Depuis le 18 janvier 2021, outre les plus de 75 ans, d’autres personnes touchées par des pathologies associées à un sur-risque de développer une forme grave de la Covid-19peuvent se faire vacciner. Parmi ces publics prioritaires – répertoriés sur une listeinitialement édictée par la Haute Autorité de Santé (HAS) – : les personnes atteintes de certaines cancers, de maladies rénales chroniques sévères, de poly-pathologies chroniques avec au moins deux insuffisances d’organes, de certaines maladies rares, et de trisomie 21, ainsi que certains transplantés… Mais pas les personnes vivant avec le VIH (PVVIH).
Un manque de que vient contredire la récente recommandation de l’Académie de médecine [i]. S’appuyant sur plusieurs données scientifiques récentes, elle propose en effet d’ajouter les PVVIH aux publics prioritaires. Tel que le souligne la société savante, « plusieurs études, rapportent un risque de mortalité par Covid-19 deux à trois fois plus élevé » que la population générale. Des recherches britanniques, parues en janvier 2021 [ii] et portant sur plus de 17 millions de personnes de plus de 18 ans, dont 27 480 PVVIH (soit 0,16%), pointe que ces dernières – tous âges confondus – avaient 2,9 fois plus de risque de mourir de la Covid-19.
« Même traités efficacement et avec une charge virale contrôlée, les PVVIH présentent un déficit immunitaire résiduel, d’autant plus important que le traitement a été débuté tardivement après l’infection. Or ce déficit les rend plus vulnérables face à la Covid-19. Par ailleurs, les PVVIH présentent souvent des maladies qui augmentent le risque de forme grave de Covid-19 : obésité, diabète, pathologie respiratoire, etc. », explique la Professeure Christine Rouzioux, professeur émérite de virologie et membre de l’Académie de médecine.
Une seconde raison qui a amené l’Académie de médecine à réagir : certaines études qui « laisse[nt] présager une bonne réponse à la vaccination » chez les PVVIH, relève-t-elle.
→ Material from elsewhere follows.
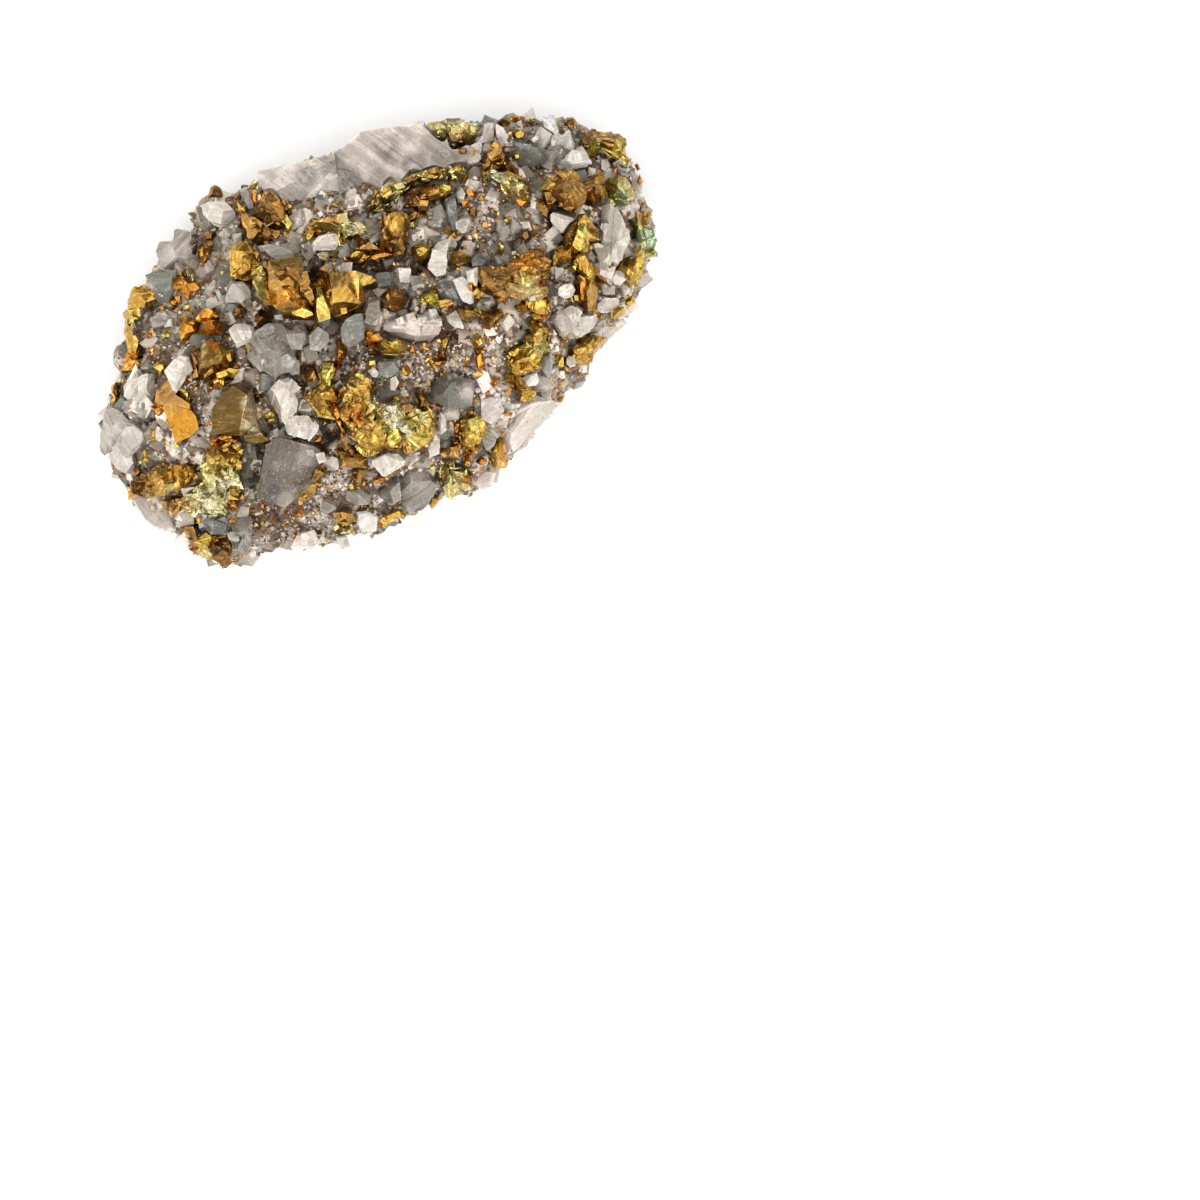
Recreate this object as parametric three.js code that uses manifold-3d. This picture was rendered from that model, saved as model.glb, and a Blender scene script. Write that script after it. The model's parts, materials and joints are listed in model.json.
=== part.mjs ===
// A hand specimen of chalcopyrite on calcite: a block of calcite rock that carries brass-yellow
// chalcopyrite crystals and grey and white calcite crystals. Millimetres, +Z up, length along +X.
//
// Every crystal is laid out on a plan sheet: x runs right, y runs down, in millimetres from the
// sheet's corner, as seen from straight above. The sheet is then turned so that the length of the
// block lies along +X, and moved so that the middle of its base is the origin.

import * as THREE from "three";
import { ConvexGeometry } from "three/addons/geometries/ConvexGeometry.js";
import { mergeVertices } from "three/addons/utils/BufferGeometryUtils.js";
import Module from "manifold-3d";

const wasm = await Module();
wasm.setup();

// Driving dimensions.
const SHEET_CENTRE = [37.79, 32.09];
const SHEET_TURN = THREE.MathUtils.degToRad(-31);
const ROCK_MIDDLE = [37.5, 32.5];
const CROWN_HEIGHT = 17;
const MARGIN_HEIGHT = 10;
const DOME_POWER = 2.2;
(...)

Et de citer, à titre d’illustration, des travaux publiés en février 2021 par des chercheurs de l’Université de Tokyo, au Japon [iii]. Menée auprès de 83 personnes infectées par la Covid-19, dont 5 PVVIH, cette étude montre que lorsque l’infection VIH est bien contrôlée par la trithérapie, le niveau de production d’anticorps permettant une réponse immunitaire contre le virus de la Covid-19, le SARS-CoV-2, est équivalent à celui des patients non infectés par le VIH.
Enfin, le dernier argument avancé par la société savante pour asseoir sa recommandation, concerne l’innocuité des vaccins anti-Covid chez les PVVIH : « aucune contre-indication de principe n’est actuellement opposable à la vaccination des PVVIH », « à l’exception des vaccins à virus entiers atténués », qui peuvent, en cas d’immunité affaiblie, induire la maladie contre laquelle ils sont sensés immuniser, mais « dont l’utilisation n’est pas envisagée dans l’Union européenne».
De fait, les observations de l’Académie nationale de médecine, collent à celles du Programme commun des Nations Unies sur le VIH/sida (Onusida). Dans un document daté janvier 2021 [iv], celui-ci souligne que les vaccins anti-Covid « sont sans danger pour les personnes vivant avec le VIH » et « apportent les mêmes avantages aux personnes vivant avec le VIH que pour n’importe quelle autre personne ou communauté », du fait qu’ « ils protègent d’une maladie grave causée par le SARS-CoV-2 et réduisent potentiellement la transmission de ce virus ».
« Il est important que les PVVIH se fassent vacciner au plus vite contre la Covid-19. Car vu leur sur-risque de mortalité en cas d’infection par cette maladie, la balance bénéfices/risques est largement favorable. Surtout à un moment où arrivent de nouvelles souches du SARS-CoV-2 plus contagieuses : variants britannique, sud-africain, brésilien…», insiste le Pr Rouzioux. Côté pratique, l’Académie de médecine recommande de « confier l’indication et le suivi de cette vaccination au médecin référent ». Comme cela se fait déjà pour les publics prioritaires de moins de 75 ans.
[i] https://www.academie-medecine.fr/wp-content/uploads/2021/01/21.1.20-Covid-19-et-PVVIH.pdf
[ii] K. Bhaskaran et col. Lancet HIV. Janvier 2021 ; doi: 10.1016/S2352-3018(20)30305-2.
[iii] S. Yamamoto et col. J Microbiol Immunol Infect. Février 2021 ; doi: 10.1016/j.jmii.2020.09.005.